You can't install the TA on a UF - It has to be an HF.
There is a danger of conflating two issues here...
The Splunk_TA_paloalto is a TA which makes (if configured) outbound connections to various APIs provided by Palo Alto. It also performs extractions, provides lookups, wokflows and other configurations.
For this reason, you have to install this on a full Splunk installation, which in this case should be a Heavy Forwarder.
Also, because it performs ingestion transformations on the data the advice is to receive the syslog data directly on the HF, and then send it to an indexer.
You COULD send syslog events to your syslog-ng server, and use a Universal Forwarder on the syslog-ng host and THEN send the data to an HF with the "Splunk_TA_paloalto" TA installed on it.
But it is just complexity, requires another host and adds no real value.
With all of the above said, and as @HiroshiSatoh comments below.
Commonly, a recommended approach is to use a Universal Forwarder on a syslog server - This would ordinarily be my recommendation too, however as a real-world user of PA I would consider this a special case.

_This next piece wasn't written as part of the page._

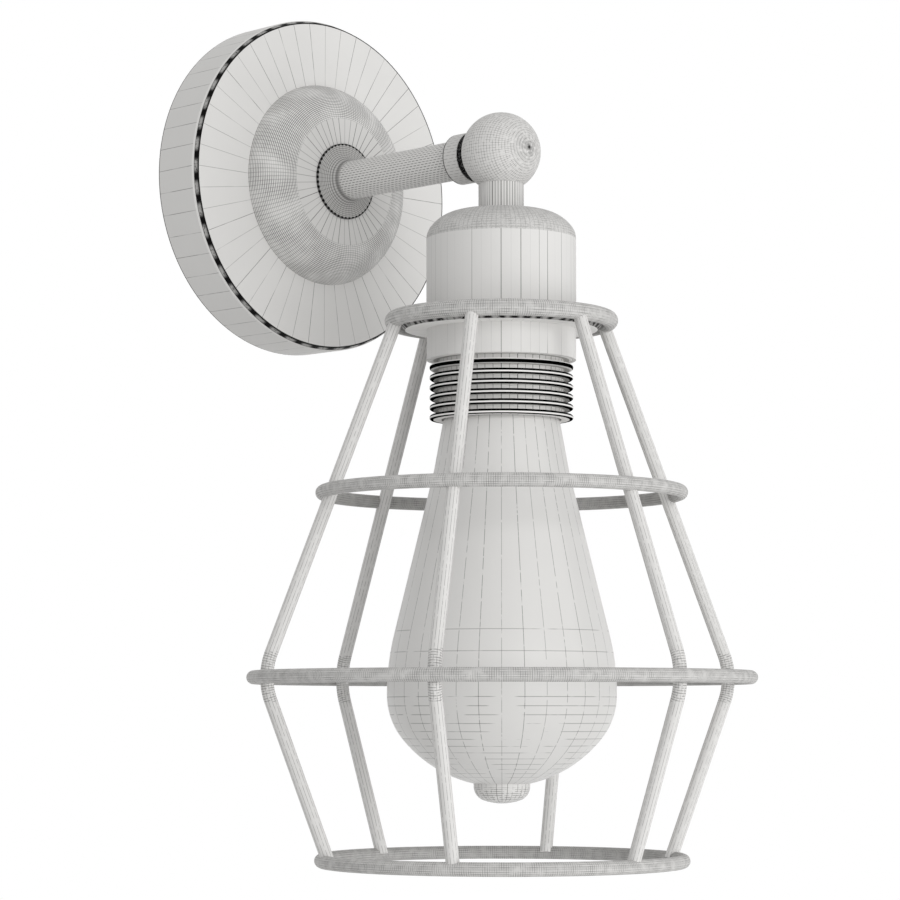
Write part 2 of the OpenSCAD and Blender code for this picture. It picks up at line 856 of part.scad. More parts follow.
module holder_skirt() {
    bore = shell_out + fit_clear;
    inside = barrel_len + disc_t;
    shell_end = shell_len - inside;
    mouth_r = lamp_neck_r + mouth_gap;
    color(pale)
        hung(disc_under)
            rotate_extrude()
                difference() {
                    union() {
                        intersection() {
                            thread_section(0);
                            square([2 * cap_r, skirt_len]);
                        }
                        translate([0, -inside])
                            square([barrel_r, inside]);
                    }
                    polygon([[0, -inside - eps], [bore, -inside - eps], [bore, shell_end],
                        [mouth_r - mouth_draft, skirt_len - mouth_land], [mouth_r, skirt_len],
                        [mouth_r, skirt_len + eps], [0, skirt_len + eps]]);
                }
}

module shade_ring() {
    color(pale)
        hung(disc_under)
            rotate_extrude()
                difference() {
                    square([shade_ring_r, shade_ring_h]);
                    thread_section(thread_clear);
                }
}

// ---- Cage ----

module cage_disc() {
    color(mid_grey)
        hung(disc_top)
            rotate_extrude()
                polygon([[disc_hole, 0], [disc_r, 0], [disc_r, disc_t - disc_edge],
                    [disc_r - disc_edge, disc_t], [disc_hole, disc_t]]);
}

// Closed ring of round wire at a given drop
module wire_ring(drop, ring_r, wire_r) {
    hung(drop)
        rotate_extrude()
            translate([ring_r, 0])
                circle(r = wire_r);
}

// Straight bar between two points of the x-z plane
module bar(from, to, r) {
    translate([from.x, 0, from.y])
        rotate([0, atan2(to.x - from.x, to.y - from.y), 0])
            cylinder(r = r, h = norm(to - from));
}

// The bend of one rod at the waist, about the cage's axis
module rod_knee(grow) {
    translate([p_bend_mid.x, 0, p_bend_mid.y])
        rotate([90, 0, 0])
            rotate([0, 0, -tilt_low])
                rotate_extrude(angle = tilt_up + tilt_low)
                    translate([rod_bend, 0])
                        circle(r = rod_r + knee_swell + grow);
}

// Turns its child to the place of one rod
module at_rod(i) {
    translate([0, -arm_reach, 0])
        rotate([0, 0, rod_start + i * 360 / rod_count])
            children();
}

module cage_top_ring() {
    color(mid_grey)
        wire_ring(top_drop, top_ring_r, top_wire_r);
}

module cage_upper_ring() {
    color(mid_grey)
        difference() {
            wire_ring(top_drop + upper_drop, upper_ring_r, ring_wire_r);
            for (i = [0 : rod_count - 1])
                at_rod(i)
                    bar(p_top, p_bend_up, rod_r + weld_clear);
        }
}

module cage_waist_ring() {
    color(mid_grey)
        difference() {
            wire_ring(top_drop + waist_drop, waist_ring_r, ring_wire_r);
            for (i = [0 : rod_count - 1])
                at_rod(i)
                    rod_knee(weld_clear);
        }
}

module cage_bottom_ring() {
    color(mid_grey)
        wire_ring(top_drop + bottom_drop, bottom_ring_r, ring_wire_r);
}

// One bent rod, coped where it meets the top and bottom rings
module cage_rod(i) {
    color(pale)
        difference() {
            at_rod(i) {
                bar(p_top, p_lap_up, rod_r);
                rod_knee(0);
                bar(p_lap_low, p_bottom, rod_r);
            }
            wire_ring(top_drop, top_ring_r, top_wire_r + weld_clear);
            wire_ring(top_drop + bottom_drop, bottom_ring_r, ring_wire_r + weld_clear);
        }
}

// ---- Lamp ----

// Part of a circle between two angles below the horizontal
module sector(r, from, to) {
    far = 2 * r;
    intersection() {
        circle(r = r);
        polygon([[0, 0], far * [cos(from), sin(from)], far * [cos(to), sin(to)]]);
    }
}

// Half section of the glass, drawn in by its wall for the hollow; y runs down
module glass_section(inset) {
    polygon([[0, lamp_cap_len - 2], [lamp_cap_r - inset, lamp_cap_len - 2],
        [lamp_cap_r - inset, lamp_cap_len], [lamp_cap_r + 0.7 - inset, lamp_cap_len + 0.6],
        [lamp_neck_r - 0.6 - inset, lamp_neck - 2], [lamp_neck_r - inset, lamp_neck],
        [cone_top_r - inset, lamp_cone_top], [cone_end_r - inset, cone_end], [0, cone_end]]);
    intersection() {
        translate([lamp_r - lamp_upper_round, lamp_belly])
            circle(r = lamp_upper_round - inset);
        translate([0, cone_end])
            square([lamp_r, lamp_belly - cone_end]);
    }
    translate([0, end_mid])
        sector(lamp_end_round - inset, end_angle, 90);
    translate([belly_mid, lamp_belly])
        sector(lamp_belly_round - inset, 0, end_angle);
    polygon([[0, lamp_belly], [belly_mid, lamp_belly], [0, end_mid]]);
}

// Blunt tip: a short straight side, a round edge and a slightly crowned end
module tip_section() {
    translate([0, tip_root])
        square([lamp_tip_r, tip_edge_mid.y - tip_root]);
    translate([0, tip_end_mid])
        sector(tip_end_r, tip_angle, 90);
    translate(tip_edge_mid)
        sector(lamp_tip_round, 0, tip_angle);
    polygon([[0, tip_edge_mid.y], tip_edge_mid, [0, tip_end_mid]]);
}

module lamp_envelope() {
    color(cream)
        hung(lamp_top)
            rotate_extrude()
                difference() {
                    union() {
                        glass_section(0);
                        tip_section();
                    }
                    glass_section(lamp_wall);
                }
}

module lamp_cap_shell() {
    rings = floor((cap_step - lamp_core_top - 2) / lamp_pitch);
    color(zinc)
        hung(lamp_top)
            rotate_extrude()
                difference() {
                    union() {
                        translate([0, lamp_core_top])
                            square([lamp_core_r, cap_step - lamp_core_top]);
                        for (i = [1 : rings])
                            translate([lamp_core_r, cap_step - lamp_pitch * (i - 0.5)])
                                circle(r = lamp_thread_r - lamp_core_r);
                        translate([0, cap_step])
                            square([lamp_cap_r + cap_sheet + fit_clear, lamp_cap_len - cap_step]);
                    }
                    square([lamp_core_r - cap_sheet, cap_step + eps]);
                    translate([0, cap_step + cap_sheet])
                        square([lamp_cap_r + fit_clear, lamp_cap_len]);
                }
}

module lamp_cap_insulator() {
    inner = lamp_core_r - cap_sheet - fit_clear;
    color(black)
        hung(lamp_top)
            rotate_extrude()
                polygon([[0, lamp_contact_t], [lamp_seat_r, lamp_contact_t],
                    [lamp_core_r - 2 * fit_clear, lamp_core_top], [inner, lamp_core_top],
                    [inner, lamp_seat_end], [0, lamp_seat_end]]);
}

module lamp_contact() {
    color(zinc)
        hung(lamp_top)
            rotate_extrude()
                polygon([[0, 0], [lamp_contact_r - 1, 0], [lamp_contact_r, lamp_contact_edge],
                    [lamp_contact_r, lamp_contact_t], [0, lamp_contact_t]]);
}

module lamp_stem() {
    flare = lamp_cap_r - lamp_wall - fit_clear;
    rod_end = filament_top + filament_len + 2;
    color([0.9, 0.93, 0.95])
        hung(lamp_top)
            rotate_extrude()
                polygon([[0, lamp_cap_len - 1.5], [flare, lamp_cap_len - 1.5],
                    [flare, lamp_cap_len], [stem_foot_r, lamp_cap_len + stem_foot],
                    [stem_rod_r, lamp_cap_len + stem_waist],
                    [stem_rod_r, rod_end - 1], [stem_rod_r - 1, rod_end], [0, rod_end]]);
}

// Places its child at each filament
module at_filaments() {
    for (i = [0 : 3])
        rotate([0, 0, 45 + 90 * i])
            children();
}

module lamp_supports() {
    wire_r = 0.4;
    reach = filament_circle + filament_r;
    color(zinc)
        hung(lamp_top)
            at_filaments()
                for (z = [filament_top - wire_r - fit_clear,
                        filament_top + filament_len + wire_r + fit_clear])
                    translate([stem_rod_r + fit_clear, 0, z])
                        rotate([0, 90, 0])
                            cylinder(r = wire_r, h = reach - stem_rod_r - fit_clear);
}

module lamp_filaments() {
    color([1, 0.85, 0.5])
        hung(lamp_top)
            at_filaments()
                translate([filament_circle, 0, filament_top])
                    cylinder(r = filament_r, h = filament_len);
}

canopy();
wall_bracket();
canopy_nipple();
nipple_locknuts();
earth_screw();
terminal_block();
block_screws();
earth_lead();
arm_flex();
arm_flange();
arm_tube();
arm_collar();
swivel_washer();
stop_pin();
swivel_ball();
swivel_spindle();
swivel_spring();
swivel_nut();
neck_tube();
neck_nipple();
neck_locknut();
head_flex();
holder_cap();
holder_leads();
terminal_screws();
holder_insulator();
screw_shell();
centre_contact();
holder_skirt();
shade_ring();
cage_disc();
cage_top_ring();
cage_upper_ring();
cage_waist_ring();
cage_bottom_ring();
cage_rod(0);  // cage_rod_1
cage_rod(1);  // cage_rod_2
cage_rod(2);  // cage_rod_3
cage_rod(3);  // cage_rod_4
cage_rod(4);  // cage_rod_5
cage_rod(5);  // cage_rod_6
lamp_envelope();
lamp_cap_shell();
lamp_cap_insulator();
lamp_contact();
lamp_stem();
lamp_supports();
lamp_filaments();
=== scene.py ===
"""Cage wall light: finishes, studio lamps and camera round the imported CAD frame."""
import math

import bpy
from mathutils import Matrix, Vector

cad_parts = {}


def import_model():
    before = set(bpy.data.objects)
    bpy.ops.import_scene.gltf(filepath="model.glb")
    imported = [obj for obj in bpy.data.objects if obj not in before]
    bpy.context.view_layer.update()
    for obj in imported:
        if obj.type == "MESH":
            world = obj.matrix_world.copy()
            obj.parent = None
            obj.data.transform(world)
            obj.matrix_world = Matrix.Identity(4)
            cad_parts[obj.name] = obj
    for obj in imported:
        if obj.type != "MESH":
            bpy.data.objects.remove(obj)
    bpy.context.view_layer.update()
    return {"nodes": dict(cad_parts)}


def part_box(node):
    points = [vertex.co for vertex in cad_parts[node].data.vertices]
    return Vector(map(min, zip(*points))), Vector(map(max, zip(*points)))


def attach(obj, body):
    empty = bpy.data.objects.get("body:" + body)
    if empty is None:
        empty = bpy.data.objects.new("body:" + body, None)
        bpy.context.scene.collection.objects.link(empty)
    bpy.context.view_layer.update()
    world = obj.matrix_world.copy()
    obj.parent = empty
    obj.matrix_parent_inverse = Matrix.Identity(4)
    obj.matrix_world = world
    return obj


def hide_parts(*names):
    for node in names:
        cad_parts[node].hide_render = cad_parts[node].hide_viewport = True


MM = 0.001

# ---- Sizes of the light that its finishes and wires follow, in millimetres ----
# Heights on the wall's axis run out from the wall, those on the lamp's axis up from the arm.
LAMP_Y = -92.6                   # the lamp's upright axis, measured from the wall
AXES = {                         # name: turn and shift that lay the axis along z
    "lamp": (0.0, -LAMP_Y),
    "wall": (-math.pi / 2, 0.0),
}

EDGE = 0.5                       # margin by which a zone takes in the edge that it ends on
FROM_MIDDLE = -1                 # low end of a zone or band that takes in its middle

CANOPY_OUT = 51.0                # just outside the canopy's edge
CANOPY_FOOT = 0.3                # dark line where it stands on the wall
CANOPY_SIDE = 15.3               # height of its straight side
CANOPY_FRONT = 17.15             # height of its flat front
RIM_R = 48.9                     # where its front meets the chamfer painted black as shade
RIM_LOW = 15.9                   # where the black painted shade starts on the chamfer
RIM_WORN_R = (49.3, 50.05)       # where the black painted shade is rubbed pale in dashes
RIM_WORN_Z = (16.0, 17.05)
BOSS_TOP_R = 19.16
BOSS_FOOT_R = 30.29
BOSS_TOP = 26.1
BOSS_ROUND = 11.4                # radius of the boss's rounded shoulder

FLANGE_R = 11.35
FLANGE_LINE = 0.3                # width of the dark line of painted shade round the flange's foot
FLANGE_NICKS = 0.55              # reach of the nicks across it
COLLAR_BACK_R = (5.5, 9.0)
COLLAR_SEAM = 0.72               # width of the seam between arm and collar
BALL_R = 11.3
BALL_MARK_R = 0.65               # mark of the lathe's centre on the ball's front
BALL_FRONT = 110                 # past the ball's front

CAP_TOP_R = 11.06                # flat on top of the cap's dome
CAP_ROUND = 11.27
CAP_TOP = -17.2
CAP_SHOULDER = -25.2             # where the cap's dome meets its straight side
CAP_END = -60.0                  # below the cap
DISC_EDGE_R = (27.25, 31.0)      # the disc's edge by the top ring: painted shade in grey, with black nicks

THREAD_OUT = 22.0                # just outside the thread
THREAD_ROOT_R = 17.85            # the grooves' flanks start here
THREAD_TOP = -40.0               # above the thread
CREST_EDGE_R = 19.2              # where the crests start to round off
CREST_FACE = -76.03              # height of the lowest crest's pale face between painted shade, a little low on it
CREST_PITCH = 2.83
CREST_BRIGHT = 0.22              # half the height of the pale face left between the painted shade
CREST_PLAIN = -63.2              # above this the crests' rounded edge gets no painted shade
CREST_BLACK = (-62.36, -61.37)   # painted shade: the black band over the first of them, below the shade ring
SKIRT_END = -76.4                # bottom of the thread
SKIRT_LIP = 0.2                  # margin that takes in its edge

GLASS_END_MID = -143.56          # middle of the lamp's round end
GLASS_END_R = 35.6
GLASS_END_Z = (-179.4, -154.0)   # where close level lines cross the round end
GLASS_END_REACH = (12.0, 33.0)   # the radii between which they show
GLASS_WIDE_Z = (-143.5, -135.0)  # where two single lines lie above them
GLASS_WIDE_LINE = -142.05
GLASS_WIDE_STEP = 5.95
GLASS_TIP_Z = (-190.0, -179.4)

LINES = 48                       # scribed lines round every turned piece
LAMP_LINES = 32                  # mould lines round the lamp
BALL_LINES = 80                  # meridians round the ball

WIRE_RINGS = {                   # name: ring radius, wire radius, height
    "cage_top_ring": (30.66, 2.35, -48.45),
    "cage_upper_ring": (50.48, 1.9, -97.18),
    "cage_waist_ring": (69.52, 1.9, -148.94),
    "cage_bottom_ring": (50.44, 1.9, -199.76),
}
RING_STEPS = 160                 # straight pieces in a ring, and sides of its wire
RING_SIDES = 24

ROD_COUNT = 6
ROD_START = 30                   # degrees to the first rod
ROD_SIZES = {                    # the rod tree's own inputs
    "Top radius": 30.16, "Top height": -48.45,
    "Knee radius": 68.10, "Knee height": -148.94,
    "Foot radius": 49.34, "Foot height": -199.76,
    "Bend radius": 19.0, "Wire radius": 1.85,
}
ROD_SIDES = 20
ROD_BEND_STEPS = 12
KNEE_MARKS = 6.9                 # reach of the bending marks above and below the knee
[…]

PAs generate a LOT of syslog traffic, and there is a lot to be said for running a dedicated syslog server just for firewalls.
In this case I would suggest following the guidance from the documentation and use a Heavy Forwarder on the syslog-server and install the TA on the same system.
Good explanation thank you! I will follow the instructions and use a HF on syslog-ng.
Does the HF index the logs and store locally on the syslog box? If so, how long do you keep the data on the syslog box?
I'm following the setup guide and it refers to 'index and forward' so that's what I'm confused about.
"Use the heavy forwarder to index your data locally and to forward the data to another index."
https://docs.splunk.com/Documentation/Splunk/7.2.4/AddPANIXC/InstallUFsyslogserver
I'll get it setup and see how it goes.
Thanks.
I’ll raise that with the docs team, because that sentence is confusing.